Including the bonus material, the DVD runs to a generous 2 hours 35 minutes playing time. The camerawork, under director Karina Mackenzie, is imaginative but not clever-clever, and is wonderfully atmospheric; while the sound, mixed and mastered by Bill Mulvey, and remastered by Benevento, hits the spot every time.



At the start of the disc, Benevento remarks, "This is not just a gig, it's a movement." It sure enough is, and Live In NYC: The Sullivan Hall Residency makes you feel like you were there and part of it. A real trip.




Tracks: Welcome To My House; Two Thousand And Eight (And Three Days) From Home; Marco Benevento and Brad Barr interview; Megafauna; Stanton Moore interview; Twin Killers; Billy Martin and Calvin Weston interview; Big Daddy Ears; Reed Mathis interview; Bus Ride/The Real Morning Party; Marco Benevento interview; Space Shuttle Blues; Kaki King interview; Man Go; Baptiste Ibar and Billy Martin interview; Nobody Does It Better; All Of My Friends.

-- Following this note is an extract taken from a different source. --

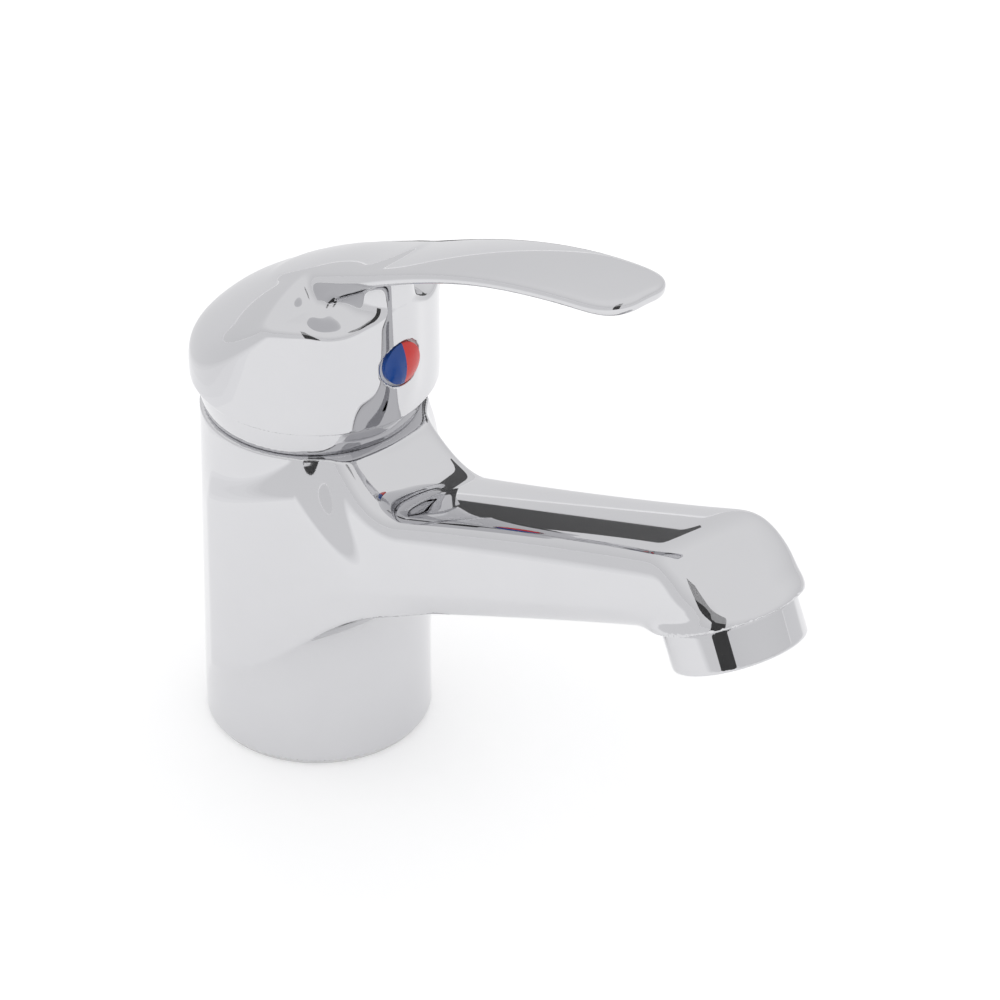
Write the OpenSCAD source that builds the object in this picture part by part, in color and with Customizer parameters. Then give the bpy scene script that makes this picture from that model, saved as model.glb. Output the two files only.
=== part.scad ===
// Single-lever basin mixer: a cast body with a fixed spout, a tilting lever and a 35 mm ceramic cartridge.
// Millimetres. The body's axis is Z, the spout points along +X, and z = 0 is the top of the basin.

/* [Body] */
// Radius of the body where it meets the basin
body_base_r = 23.6; // [23.4:0.1:25]
// Radius of the body at the seam under the cover ring
body_top_r = 23; // [22.9:0.1:23.4]
// Height of the seam above the basin
seam_z = 75.9; // [75.5:0.1:76.3]
// Distance that the base seal stands proud of the casting
seal_proud = 1; // [0.6:0.1:1.4]

/* [Spout] */
// Forward distance from the body's axis to the centre of the outlet
outlet_x = 123; // [121:0.5:125]
// Height of the centre of the outlet above the basin
outlet_z = 77.4; // [76.5:0.1:78.5]
// Angle between the water jet and the vertical
outlet_tilt = 25; // [23:1:27]
// Radius of the aerator's collar
collar_r = 13.4; // [13.2:0.1:13.8]
// Length of the aerator's collar below the spout's lip
collar_h = 8.7; // [8:0.1:9.5]
// Radius of the water passage through the spout
passage_r = 5; // [4:0.5:5]

/* [Handle] */
// Height of the axis that the handle tilts about
pivot_z = 83.7; // [83.5:0.1:84]
// Angle that the handle lifts through, from closed to fully open
lift_range = 13; // [10:1:13]
// Forward distance from the body's axis to the lever's tip
lever_tip_x = 97; // [94:1:99]
// Outer radius of the handle's hub
hub_r = 25.4; // [25.3:0.05:25.6]
// Distance that the hub's wall is set forward of the tilt axis
hub_forward = 0.7; // [0.5:0.1:0.8]
// Radius of the sphere that the cover ring is part of
ring_r = 23.4; // [23.3:0.05:23.45]
// Radius of the hot and cold indicator
indicator_r = 5.1; // [4.8:0.1:5.4]

/* [Cartridge] */
// Radius of the cartridge's widest part
cartridge_r = 17.4; // [17.3:0.05:17.45]
// Height of the chamber floor that the cartridge stands on
floor_z = 53; // [52.9:0.1:53.1]
// Distance from the tilt axis down to the ball that drives the upper disc
ball_drop = 14.2; // [14.1:0.1:14.3]
// Width across the flats of the lever stem
stem_w = 7; // [6.5:0.5:7]

/* [Hidden] */

$fn = 64;
eps = 0.01;
slack = 0.1;

// Length of a cut that runs right through, and reach of a cutting block
through = 200;
wide = 60;

// Colours
chrome = "silver";
brass = "goldenrod";
rubber = "dimgray";
ceramic = "whitesmoke";
plastic = "lightgray";

// Chamber and threads in the body
chamber_r = cartridge_r + slack;
thread_r = 19.4;
thread_z = 66;
spigot_r = 20.6;
spigot_h = 1.5;

// Underside of the body
seal_inner_r = 19;
seal_outer_r = 22.6;
seal_h = 2.6;
inlet_thread_r = 4.5;
inlet_thread_h = 14;
stud_x = 11;
stud_r = 3.4;
stud_h = 18;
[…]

Bonus material: Techniques Of High Magic; The Frenchman Street Tussle; Crowd Control; What Is And What Should Never Be; Mental Floss; Nothing Just Works; Fearless.

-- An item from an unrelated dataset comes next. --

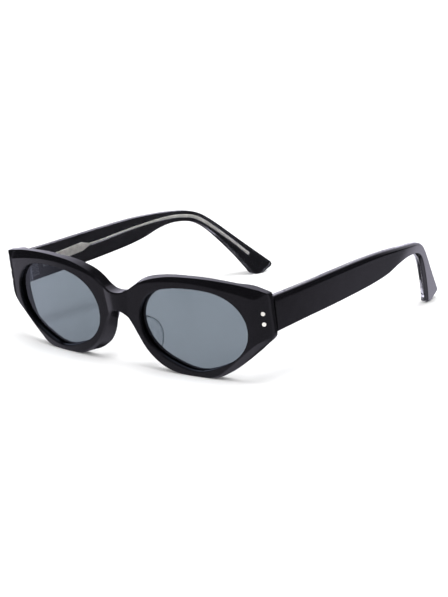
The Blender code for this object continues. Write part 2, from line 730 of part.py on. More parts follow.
def temple_leaf_pocket():
    """Cutter for the shallow seat of the hinge plate in the temple, in world mm."""
    inner_x = TEMPLE_OUTER_X - TEMPLE_THICKNESS
    half = LEAF_HALF_HEIGHT - TEMPLE_LEAF_TRIM + LEAF_CLEARANCE
    cutter = box("pocket", (inner_x - CUTTER_REACH, BUTT_PLANE - CUTTER_REACH, HINGE_Z - half),
                 (inner_x + TEMPLE_LEAF_SUNK + LEAF_CLEARANCE,
                  BUTT_PLANE + BUTT_GAP + TEMPLE_LEAF_START + TEMPLE_LEAF_LENGTH + LEAF_CLEARANCE,
                  HINGE_Z + half))
    leaf_taper(cutter)
    cutter.data.transform(front_matrix())
    return cutter


def leaf_taper(obj):
    for vertex in obj.data.vertices:
        vertex.co.x -= TEMPLE_TAPER * (vertex.co.y - TEMPLE_FRONT_Y)
    obj.data.update()


def build_screw(name):
    """Screw through the five barrels, with a slotted head on top."""
    half = 2 * BARREL_STEP + BARREL_HEIGHT / 2
    under_head = half + SCREW_HEAD_GAP
    top = under_head + SCREW_HEAD_HEIGHT
    profile = [(0.0, top), (SCREW_HEAD_TOP_RADIUS, top), (SCREW_HEAD_RADIUS, under_head),
               (SCREW_RADIUS, under_head), (SCREW_RADIUS, -half), (0.0, -half)]
    screw = turned(name, profile, BARREL_SEGMENTS)
    wide = 2 * SCREW_HEAD_RADIUS
    slot = box("slot", (-wide, -SCREW_SLOT_WIDTH / 2, top - SCREW_SLOT_DEPTH),
               (wide, SCREW_SLOT_WIDTH / 2, top + wide))
    boolean(screw, slot, "DIFFERENCE")
    tidy(screw)
    return placed(screw, Matrix.Translation((HINGE_X, HINGE_Y, HINGE_Z)))


# ---- temples ----------------------------------------------------------------
def drop_distance(y, z):
    """Distance past the ear bend along the dropping tip, eased in over the bend."""
    along = (y - TEMPLE_BEND[0]) * math.cos(TEMPLE_DROP) - (z - TEMPLE_BEND[1]) * math.sin(TEMPLE_DROP)
    past = along - TIP_RAMP_CENTRE
    if past < -TIP_RAMP_HALF:
        return 0.0
    if past > TIP_RAMP_HALF:
        return past
    return (past + TIP_RAMP_HALF) ** 2 / (4 * TIP_RAMP_HALF)


def temple_shift(y, z):
    """How far the temple has come inwards at a point of its side view."""
    straight = TEMPLE_TAPER * (min(y, TEMPLE_BEND[0]) - TEMPLE_FRONT_Y)
    return straight + TIP_INSET_SLOPE * drop_distance(y, z)


def bend_temple(obj):
    for vertex in obj.data.vertices:
        vertex.co.x -= temple_shift(vertex.co.y, vertex.co.z)
    obj.data.update()


def temple_outline():
    top = smooth_run(TEMPLE_TOP, SIDE_STEP, after=TEMPLE_BOTTOM[0])
    link = smooth_run((TEMPLE_TOP[-1], TEMPLE_BOTTOM[0]), SIDE_STEP,
                      before=TEMPLE_TOP[-2], after=TEMPLE_BOTTOM[1])
    bottom = smooth_run(TEMPLE_BOTTOM, SIDE_STEP, before=TEMPLE_TOP[-1])
    return top + link + bottom + [TEMPLE_BOTTOM[-1]]


def temple_ring(outline, depth, inset_share, inset=0.0):
    ring = []
    for point, normal in zip(outline, side_normals(outline)):
        move = -inset_share * point[2] - inset
        ring.append((TEMPLE_OUTER_X - depth, point[0] + normal[0] * move, point[1] + normal[1] * move))
    return ring


def temple_slices():
    """Cuts square to the temple, so that its mesh can follow the bend."""
    cuts = [((0, y, 0), (0, 1, 0)) for y in TEMPLE_STRAIGHT_CUTS]
    direction = Vector((0, math.cos(TEMPLE_DROP), -math.sin(TEMPLE_DROP)))
    bend = Vector((0, TEMPLE_BEND[0], TEMPLE_BEND[1]))
    for along in TEMPLE_DROP_CUTS:
        cuts.append((bend + direction * along, direction))
    return cuts


def butt_cutter():
    """Half space in front of the temple's front face, in world mm."""
    cutter = box("butt", (0, -FAR, -FAR), (FAR, BUTT_PLANE + BUTT_GAP, FAR))
    cutter.data.transform(front_matrix())
    return cutter


def front_matrix():
    return Matrix.Translation((0, 0, FRONT_HEIGHT)) @ Matrix.Rotation(TILT, 4, "X")


def hinge_matrix():
    """Hinge axis frame of the left side, in world mm."""
    return front_matrix() @ Matrix.Translation((HINGE_X, HINGE_Y, HINGE_Z))


def wire_outline(extra):
    """Side outline of the core wire, grown by extra all round."""
    centre = smooth_run(WIRE_PATH[2:], SIDE_STEP)
    centre = list(WIRE_PATH[:2]) + centre + [WIRE_PATH[-1]]
    count = len(centre)
    upper = []
    lower = []
    for i, (y, z, half) in enumerate(centre):
        ahead = centre[min(i + 1, count - 1)]
        behind = centre[max(i - 1, 0)]
        length = math.hypot(ahead[0] - behind[0], ahead[1] - behind[1])
        along = ((ahead[0] - behind[0]) / length, (ahead[1] - behind[1]) / length)
        shift = 0.0
        if i == 0:
            shift = -extra
        if i == count - 1:
            shift = extra
        y += along[0] * shift
        z += along[1] * shift
        upper.append((y - along[1] * (half + extra), z + along[0] * (half + extra)))
        lower.append((y + along[1] * (half + extra), z - along[0] * (half + extra)))
    return upper + lower[::-1]


def wire_plate(name, extra, low_depth, high_depth):
    return plate(name, wire_outline(extra), TEMPLE_OUTER_X - high_depth,
                 TEMPLE_OUTER_X - low_depth, DEPTH_ALONG_X)


def build_core_wire(name):
    """Flat wire with a ribbed, pointed shoe at its front end."""
    front = TEMPLE_OUTER_LAYER + BOND_GAP + WIRE_BED
    back = front + WIRE_THICKNESS
    wire = wire_plate(name, 0.0, front, back)
    start, end = WIRE_PATH[0], WIRE_PATH[1]
    slope = math.atan2(end[1] - start[1], end[0] - start[0])
    place = Matrix.Translation((TEMPLE_OUTER_X - back + SHOE_GROOVE_DEPTH, start[0], start[1]))
    half = SHOE_GROOVE_WIDTH / 2
    for i in range(SHOE_GROOVES):
        level = (i - (SHOE_GROOVES - 1) / 2) * SHOE_GROOVE_PITCH
        groove = box("groove", (-CUTTER_REACH, SHOE_GROOVE_END - SHOE_GROOVE_LENGTH, level - half),
                     (0, SHOE_GROOVE_END, level + half))
        groove.data.transform(place @ Matrix.Rotation(slope, 4, "X"))
        boolean(wire, groove, "DIFFERENCE")
    slice_at(wire, temple_slices())
    tidy(wire)
    bend_temple(wire)
    return wire


def build_temple_layers():
    """Outer and inner layer of the left temple, in world mm."""
    outline = temple_outline()
    outer = loft("temple_outer_left", [
        temple_ring(outline, 0.0, 1.0),
        temple_ring(outline, TEMPLE_FACET_DEPTH / 2, TEMPLE_FACET_SWELL),
        temple_ring(outline, TEMPLE_FACET_DEPTH, 0.0),
        temple_ring(outline, TEMPLE_OUTER_LAYER, 0.0),
    ])
    start = TEMPLE_OUTER_LAYER + BOND_GAP
    first_cut = TEMPLE_ROUND * TEMPLE_ROUND_SHARE
    inner = loft("temple_inner_left", [
        temple_ring(outline, start, 0.0),
        temple_ring(outline, TEMPLE_THICKNESS - TEMPLE_ROUND, 0.0),
        temple_ring(outline, TEMPLE_THICKNESS - first_cut, 0.0, first_cut),
        temple_ring(outline, TEMPLE_THICKNESS, 0.0, TEMPLE_ROUND),
    ])
    floor_of_channel = start + WIRE_BED + WIRE_THICKNESS + WIRE_COVER
    channel = wire_plate("channel", WIRE_CLEARANCE, start - CUTTER_REACH, floor_of_channel)
    boolean(inner, channel, "DIFFERENCE")
    for layer in (outer, inner):
        slice_at(layer, temple_slices())
        tidy(layer)
        bend_temple(layer)
        boolean(layer, butt_cutter(), "DIFFERENCE")
    boolean(inner, temple_leaf_pocket(), "DIFFERENCE")
    for layer in (outer, inner):
        tidy(layer)
    return outer, inner


# ---- assembly ---------------------------------------------------------------
def finish(obj, frame, parent, spec):
    """Bring a mesh from mm in the given frame to metres under its parent."""
    obj.data.transform(Matrix.Scale(MM, 4) @ frame)
    obj.data.materials.clear()
    obj.data.materials.append(material(spec))
    obj.parent = parent


def mirror_matrix(matrix):
    flip = Matrix.Scale(-1, 4, (1, 0, 0))
    return flip @ matrix @ flip


def empty_at(name, matrix):
    """Empty to hang pieces on; the matrix is in mm."""
    empty = bpy.data.objects.new(name, None)
    empty.empty_display_size = EMPTY_SIZE
    empty.location = matrix.translation * MM
    empty.rotation_euler = matrix.to_euler()
    PARTS.objects.link(empty)
    return empty


def main():
    middle = empty_at("glasses", Matrix.Translation((0, -MIDDLE_Y, 0)))
    front_empty = empty_at("front_frame", front_matrix())
    pivots = {
        "left": empty_at("pivot_left", hinge_matrix()),
        "right": empty_at("pivot_right", mirror_matrix(hinge_matrix())),
    }
    for empty in (front_empty, pivots["left"], pivots["right"]):
        empty.parent = middle
    same = Matrix.Identity(4)
    finish(build_front("front_rim"), same, front_empty, ACETATE)

    left_front = [
        (build_lens("lens_left", 1), TINT),
        (build_nose_pad("nose_pad_left"), CRYSTAL),
        (build_front_leaf("front_hinge_left"), STEEL),
        (build_screw("hinge_screw_left"), STEEL),
    ]
    for place, height in RIVET_HEIGHTS.items():
        left_front.append((rivet_solid("front_rivet_" + place + "_left", 1, height), STEEL))
    for obj, spec in left_front:
        other = mirrored_copy(obj, obj.name.replace("_left", "_right"))
        finish(obj, same, front_empty, spec)
        finish(other, same, front_empty, spec)

    temple_outer, temple_inner = build_temple_layers()
    to_hinge = hinge_matrix().inverted()
    leaf_to_hinge = to_hinge @ front_matrix()
    left_temple = [
        (temple_outer, ACETATE, to_hinge),
        (temple_inner, CRYSTAL, to_hinge),
        (build_core_wire("core_wire_left"), STEEL, to_hinge),
        (build_temple_leaf("temple_hinge_left"), STEEL, leaf_to_hinge),
    ]
    for obj, spec, frame in left_temple:
        other = mirrored_copy(obj, obj.name.replace("_left", "_right"))
        finish(obj, frame, pivots["left"], spec)
        finish(other, mirror_matrix(frame), pivots["right"], spec)


clear_scene()
PARTS = new_collection("cat_eye_sunglasses")
main()
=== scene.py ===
"""Looks of the cat eye sunglasses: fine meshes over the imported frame, materials, light and camera.

The frame's axes, metres: +X is the wearer's left, the lenses face -Y, +Z is up, floor at z = 0,
origin in the middle of the width and of the length. The fine meshes repeat the dimensions of the
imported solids. The hinge leaves and screws are shown as they were packed.
"""
import math

import bmesh
import bpy
from mathutils import Matrix, Vector


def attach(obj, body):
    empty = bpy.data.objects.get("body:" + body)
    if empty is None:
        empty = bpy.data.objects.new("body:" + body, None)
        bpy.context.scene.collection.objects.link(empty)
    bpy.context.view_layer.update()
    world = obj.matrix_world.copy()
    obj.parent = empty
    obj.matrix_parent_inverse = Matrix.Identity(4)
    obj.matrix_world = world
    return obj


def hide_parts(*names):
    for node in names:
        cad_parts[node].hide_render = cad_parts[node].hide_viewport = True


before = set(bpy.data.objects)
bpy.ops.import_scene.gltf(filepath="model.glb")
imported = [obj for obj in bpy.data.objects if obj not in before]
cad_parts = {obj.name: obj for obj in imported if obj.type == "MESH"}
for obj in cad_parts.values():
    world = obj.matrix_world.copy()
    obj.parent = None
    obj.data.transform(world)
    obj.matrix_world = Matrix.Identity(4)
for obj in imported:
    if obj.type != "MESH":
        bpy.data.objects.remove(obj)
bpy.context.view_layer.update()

PARTS = bpy.context.scene.collection

MM = 0.001
FAR = 100.0               # mm, larger than the object
WELD = 0.0005             # mm, points closer than this are one point
TURN_WELD = 0.0001        # the same for solids turned about an axis
SMALLEST_GAP = 1e-4       # keeps a smooth run apart where two of its points meet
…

Personnel: Marco Benevento: acoustic piano, electric keyboards, bent circuit toys; Skerik: tenor saxophone; John Ellis: tenor saxophone; Steven Bernstein: trumpet, pocket trombone; Brad Barr: guitar; David Fiuczynski: guitar; Kaki King: Hawaian steel guitar; DJ Olive: turntables; Reed Mathis: bass guitar; Jonas Hellborg: bass guitar; Marc Friedman: bass guitar; Andrew Barr: drums; Billy Martin: drums; Bobby Previte: drums; G. Calvin Weston: drums; Joe Russo: drums; Stanton Moore: drums.